[Records from a dataset]
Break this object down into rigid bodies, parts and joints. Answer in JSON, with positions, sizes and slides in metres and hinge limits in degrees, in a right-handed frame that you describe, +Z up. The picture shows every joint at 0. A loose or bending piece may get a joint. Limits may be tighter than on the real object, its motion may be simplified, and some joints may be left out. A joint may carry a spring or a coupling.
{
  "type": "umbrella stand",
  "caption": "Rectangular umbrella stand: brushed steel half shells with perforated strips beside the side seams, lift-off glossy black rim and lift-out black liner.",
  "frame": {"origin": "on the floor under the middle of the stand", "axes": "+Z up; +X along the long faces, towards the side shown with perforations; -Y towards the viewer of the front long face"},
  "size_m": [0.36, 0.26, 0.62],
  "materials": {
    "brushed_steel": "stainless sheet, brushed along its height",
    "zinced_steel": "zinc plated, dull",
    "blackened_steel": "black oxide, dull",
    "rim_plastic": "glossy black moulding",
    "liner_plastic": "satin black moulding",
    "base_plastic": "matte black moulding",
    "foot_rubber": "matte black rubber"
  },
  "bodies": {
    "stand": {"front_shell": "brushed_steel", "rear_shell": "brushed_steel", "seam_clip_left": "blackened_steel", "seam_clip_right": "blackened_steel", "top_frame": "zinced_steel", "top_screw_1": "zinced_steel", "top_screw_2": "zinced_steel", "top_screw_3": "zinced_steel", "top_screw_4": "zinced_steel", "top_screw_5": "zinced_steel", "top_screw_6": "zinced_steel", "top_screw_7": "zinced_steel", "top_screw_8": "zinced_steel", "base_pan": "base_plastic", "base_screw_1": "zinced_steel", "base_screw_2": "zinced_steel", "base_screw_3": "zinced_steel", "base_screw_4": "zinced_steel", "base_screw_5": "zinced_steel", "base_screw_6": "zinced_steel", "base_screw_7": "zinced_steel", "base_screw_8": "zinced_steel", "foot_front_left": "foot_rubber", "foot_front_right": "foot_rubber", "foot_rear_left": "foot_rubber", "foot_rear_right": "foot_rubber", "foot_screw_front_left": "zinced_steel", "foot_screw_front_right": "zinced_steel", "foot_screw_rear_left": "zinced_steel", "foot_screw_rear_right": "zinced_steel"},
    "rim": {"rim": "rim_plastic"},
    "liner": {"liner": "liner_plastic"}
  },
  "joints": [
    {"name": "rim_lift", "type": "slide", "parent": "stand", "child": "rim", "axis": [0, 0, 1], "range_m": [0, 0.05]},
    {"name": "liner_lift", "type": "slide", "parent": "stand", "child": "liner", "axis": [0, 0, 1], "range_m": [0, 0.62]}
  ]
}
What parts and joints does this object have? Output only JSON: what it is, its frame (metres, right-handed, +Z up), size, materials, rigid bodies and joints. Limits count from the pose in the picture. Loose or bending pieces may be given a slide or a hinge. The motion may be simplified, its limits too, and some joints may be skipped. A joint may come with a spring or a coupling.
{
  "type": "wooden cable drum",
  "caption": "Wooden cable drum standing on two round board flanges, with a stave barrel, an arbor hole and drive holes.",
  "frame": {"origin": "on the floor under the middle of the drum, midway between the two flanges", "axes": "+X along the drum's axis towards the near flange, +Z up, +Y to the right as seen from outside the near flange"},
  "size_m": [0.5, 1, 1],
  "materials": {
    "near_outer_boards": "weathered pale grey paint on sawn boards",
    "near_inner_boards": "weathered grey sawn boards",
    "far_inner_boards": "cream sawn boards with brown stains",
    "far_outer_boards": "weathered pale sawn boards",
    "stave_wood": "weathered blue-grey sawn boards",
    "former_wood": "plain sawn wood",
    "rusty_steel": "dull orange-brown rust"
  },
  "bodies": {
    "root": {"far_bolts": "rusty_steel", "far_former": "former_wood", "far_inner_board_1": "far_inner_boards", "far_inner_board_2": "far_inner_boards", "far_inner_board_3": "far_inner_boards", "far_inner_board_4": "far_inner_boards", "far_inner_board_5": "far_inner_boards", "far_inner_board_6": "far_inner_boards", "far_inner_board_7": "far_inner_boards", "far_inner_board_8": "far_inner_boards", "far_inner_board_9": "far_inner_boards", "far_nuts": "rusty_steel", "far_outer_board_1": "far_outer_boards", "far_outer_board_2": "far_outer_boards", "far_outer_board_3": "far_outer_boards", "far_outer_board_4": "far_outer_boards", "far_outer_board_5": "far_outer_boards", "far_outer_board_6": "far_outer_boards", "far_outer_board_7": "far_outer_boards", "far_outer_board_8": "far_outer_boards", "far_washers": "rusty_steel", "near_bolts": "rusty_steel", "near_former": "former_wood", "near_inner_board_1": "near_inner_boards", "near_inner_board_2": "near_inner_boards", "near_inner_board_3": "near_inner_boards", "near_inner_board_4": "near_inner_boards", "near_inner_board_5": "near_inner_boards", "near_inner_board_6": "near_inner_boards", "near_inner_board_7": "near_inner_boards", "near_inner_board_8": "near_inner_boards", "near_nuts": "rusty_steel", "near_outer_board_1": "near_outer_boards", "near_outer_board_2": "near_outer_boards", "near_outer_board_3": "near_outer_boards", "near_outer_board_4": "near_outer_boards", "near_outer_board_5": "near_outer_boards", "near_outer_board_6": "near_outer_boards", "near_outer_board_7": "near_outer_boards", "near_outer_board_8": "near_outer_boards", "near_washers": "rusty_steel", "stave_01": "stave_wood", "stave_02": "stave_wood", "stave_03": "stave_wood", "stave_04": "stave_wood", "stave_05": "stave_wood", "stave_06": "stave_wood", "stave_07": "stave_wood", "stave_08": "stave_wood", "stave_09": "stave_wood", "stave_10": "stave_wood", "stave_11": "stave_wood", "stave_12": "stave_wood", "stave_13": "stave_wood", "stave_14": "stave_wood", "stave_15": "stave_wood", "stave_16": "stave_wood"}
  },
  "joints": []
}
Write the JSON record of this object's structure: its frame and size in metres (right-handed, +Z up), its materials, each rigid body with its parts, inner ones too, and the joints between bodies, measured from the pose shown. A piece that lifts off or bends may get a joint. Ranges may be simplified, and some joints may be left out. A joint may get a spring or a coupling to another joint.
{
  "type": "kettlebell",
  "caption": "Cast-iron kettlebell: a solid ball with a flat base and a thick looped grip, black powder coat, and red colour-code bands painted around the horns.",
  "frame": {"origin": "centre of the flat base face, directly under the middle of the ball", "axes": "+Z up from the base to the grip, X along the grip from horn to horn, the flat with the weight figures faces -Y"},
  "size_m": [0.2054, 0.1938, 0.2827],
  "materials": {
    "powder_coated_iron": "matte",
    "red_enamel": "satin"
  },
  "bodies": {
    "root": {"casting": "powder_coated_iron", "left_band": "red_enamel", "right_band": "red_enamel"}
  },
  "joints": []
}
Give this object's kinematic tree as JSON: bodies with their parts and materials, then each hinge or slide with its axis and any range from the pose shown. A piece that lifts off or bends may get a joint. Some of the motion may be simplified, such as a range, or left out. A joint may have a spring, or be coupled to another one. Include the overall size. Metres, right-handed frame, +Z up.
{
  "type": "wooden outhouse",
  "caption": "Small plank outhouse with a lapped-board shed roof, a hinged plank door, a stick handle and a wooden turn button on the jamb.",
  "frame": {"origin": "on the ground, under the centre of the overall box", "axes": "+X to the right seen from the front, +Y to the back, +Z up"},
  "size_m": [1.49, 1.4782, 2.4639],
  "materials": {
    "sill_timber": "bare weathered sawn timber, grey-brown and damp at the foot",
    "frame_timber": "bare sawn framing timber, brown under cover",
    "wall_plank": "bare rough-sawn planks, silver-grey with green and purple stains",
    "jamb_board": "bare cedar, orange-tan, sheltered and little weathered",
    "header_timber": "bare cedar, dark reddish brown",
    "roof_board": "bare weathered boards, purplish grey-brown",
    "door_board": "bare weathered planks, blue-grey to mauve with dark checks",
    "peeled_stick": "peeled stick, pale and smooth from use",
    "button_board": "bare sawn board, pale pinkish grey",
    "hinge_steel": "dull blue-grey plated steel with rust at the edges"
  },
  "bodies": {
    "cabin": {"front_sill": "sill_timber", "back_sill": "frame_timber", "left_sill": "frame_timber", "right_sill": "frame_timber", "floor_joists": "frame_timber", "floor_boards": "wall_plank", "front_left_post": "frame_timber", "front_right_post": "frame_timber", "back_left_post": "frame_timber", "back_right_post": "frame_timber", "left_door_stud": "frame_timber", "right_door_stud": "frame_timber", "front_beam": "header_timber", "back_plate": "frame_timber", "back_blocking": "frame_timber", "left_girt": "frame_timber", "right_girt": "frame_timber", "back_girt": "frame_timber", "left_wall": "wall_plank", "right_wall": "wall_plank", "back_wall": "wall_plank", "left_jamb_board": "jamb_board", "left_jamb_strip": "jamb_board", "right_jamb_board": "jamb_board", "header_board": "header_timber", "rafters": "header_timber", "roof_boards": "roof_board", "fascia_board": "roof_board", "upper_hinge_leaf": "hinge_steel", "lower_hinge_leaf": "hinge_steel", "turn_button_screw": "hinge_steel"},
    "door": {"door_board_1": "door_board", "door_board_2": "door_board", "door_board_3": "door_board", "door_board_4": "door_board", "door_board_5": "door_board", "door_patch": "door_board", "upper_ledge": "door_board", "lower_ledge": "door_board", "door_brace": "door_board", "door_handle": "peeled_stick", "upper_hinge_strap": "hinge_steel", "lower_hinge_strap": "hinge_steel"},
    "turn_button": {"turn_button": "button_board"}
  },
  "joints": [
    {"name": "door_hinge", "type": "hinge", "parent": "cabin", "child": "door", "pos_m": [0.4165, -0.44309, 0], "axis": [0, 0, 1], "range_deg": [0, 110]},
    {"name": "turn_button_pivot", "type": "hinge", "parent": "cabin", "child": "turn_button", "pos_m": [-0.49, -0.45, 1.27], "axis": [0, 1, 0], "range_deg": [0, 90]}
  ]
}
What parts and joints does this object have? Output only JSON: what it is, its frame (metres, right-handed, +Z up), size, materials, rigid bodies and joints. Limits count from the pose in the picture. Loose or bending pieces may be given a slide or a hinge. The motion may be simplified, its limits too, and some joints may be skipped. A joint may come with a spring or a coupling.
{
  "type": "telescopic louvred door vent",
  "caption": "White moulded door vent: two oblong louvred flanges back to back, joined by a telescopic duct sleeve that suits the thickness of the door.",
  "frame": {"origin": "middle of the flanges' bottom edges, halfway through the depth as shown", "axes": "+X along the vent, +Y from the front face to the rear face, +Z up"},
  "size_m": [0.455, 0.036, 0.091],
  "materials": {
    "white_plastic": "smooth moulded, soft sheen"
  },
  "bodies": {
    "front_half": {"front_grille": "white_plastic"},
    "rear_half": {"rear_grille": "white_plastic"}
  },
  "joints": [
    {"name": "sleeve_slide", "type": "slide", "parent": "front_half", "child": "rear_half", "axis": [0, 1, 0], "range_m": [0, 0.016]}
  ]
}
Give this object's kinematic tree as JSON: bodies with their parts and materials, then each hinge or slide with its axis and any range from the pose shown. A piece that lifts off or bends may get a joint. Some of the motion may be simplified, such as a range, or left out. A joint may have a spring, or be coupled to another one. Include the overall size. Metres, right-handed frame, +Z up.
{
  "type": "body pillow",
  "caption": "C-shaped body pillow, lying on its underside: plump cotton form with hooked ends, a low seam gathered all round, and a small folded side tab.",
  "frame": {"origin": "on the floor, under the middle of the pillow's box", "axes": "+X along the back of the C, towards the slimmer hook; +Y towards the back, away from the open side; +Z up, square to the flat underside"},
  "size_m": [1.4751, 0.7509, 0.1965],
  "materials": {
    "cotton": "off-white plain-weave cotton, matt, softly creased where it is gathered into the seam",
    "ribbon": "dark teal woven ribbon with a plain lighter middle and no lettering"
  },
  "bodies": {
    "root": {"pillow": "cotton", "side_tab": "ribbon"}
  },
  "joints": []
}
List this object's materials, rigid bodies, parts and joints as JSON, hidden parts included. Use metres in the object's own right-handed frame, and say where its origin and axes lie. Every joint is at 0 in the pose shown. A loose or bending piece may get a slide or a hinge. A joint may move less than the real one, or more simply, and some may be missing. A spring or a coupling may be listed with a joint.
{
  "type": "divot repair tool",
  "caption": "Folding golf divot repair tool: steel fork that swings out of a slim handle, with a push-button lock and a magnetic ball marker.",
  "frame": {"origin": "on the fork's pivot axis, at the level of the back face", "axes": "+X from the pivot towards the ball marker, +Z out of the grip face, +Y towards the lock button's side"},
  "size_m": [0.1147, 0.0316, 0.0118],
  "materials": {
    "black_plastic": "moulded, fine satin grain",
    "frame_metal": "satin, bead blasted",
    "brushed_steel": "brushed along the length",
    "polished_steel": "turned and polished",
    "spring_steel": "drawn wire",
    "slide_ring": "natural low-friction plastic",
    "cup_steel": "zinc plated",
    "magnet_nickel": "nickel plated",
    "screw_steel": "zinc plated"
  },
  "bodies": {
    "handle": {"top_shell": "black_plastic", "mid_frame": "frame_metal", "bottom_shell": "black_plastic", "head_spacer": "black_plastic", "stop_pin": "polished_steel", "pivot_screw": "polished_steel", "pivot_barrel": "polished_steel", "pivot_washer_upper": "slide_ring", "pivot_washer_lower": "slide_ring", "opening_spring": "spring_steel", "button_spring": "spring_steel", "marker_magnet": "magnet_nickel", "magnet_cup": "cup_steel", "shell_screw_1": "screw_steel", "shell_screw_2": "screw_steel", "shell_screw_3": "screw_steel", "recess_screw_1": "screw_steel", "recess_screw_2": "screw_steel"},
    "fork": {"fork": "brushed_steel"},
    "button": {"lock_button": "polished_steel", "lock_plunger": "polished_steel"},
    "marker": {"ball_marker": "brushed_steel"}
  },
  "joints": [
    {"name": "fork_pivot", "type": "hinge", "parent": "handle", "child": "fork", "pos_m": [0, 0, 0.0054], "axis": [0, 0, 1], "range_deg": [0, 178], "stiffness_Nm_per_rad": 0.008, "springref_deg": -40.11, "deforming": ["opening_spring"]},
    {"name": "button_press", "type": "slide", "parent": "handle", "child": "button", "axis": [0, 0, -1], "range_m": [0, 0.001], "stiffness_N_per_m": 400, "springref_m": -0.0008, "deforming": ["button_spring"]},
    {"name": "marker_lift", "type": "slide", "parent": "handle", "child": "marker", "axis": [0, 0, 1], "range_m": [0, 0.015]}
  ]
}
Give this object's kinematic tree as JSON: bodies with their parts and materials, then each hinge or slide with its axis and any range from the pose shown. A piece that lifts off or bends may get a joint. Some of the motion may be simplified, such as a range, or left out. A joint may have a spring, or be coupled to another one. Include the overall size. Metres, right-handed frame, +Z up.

> _WHAT IS ASKED_
Count the lines in the entries that hold the word "body", and give nothing but the total.

> _COMPLETE OUTPUT_
3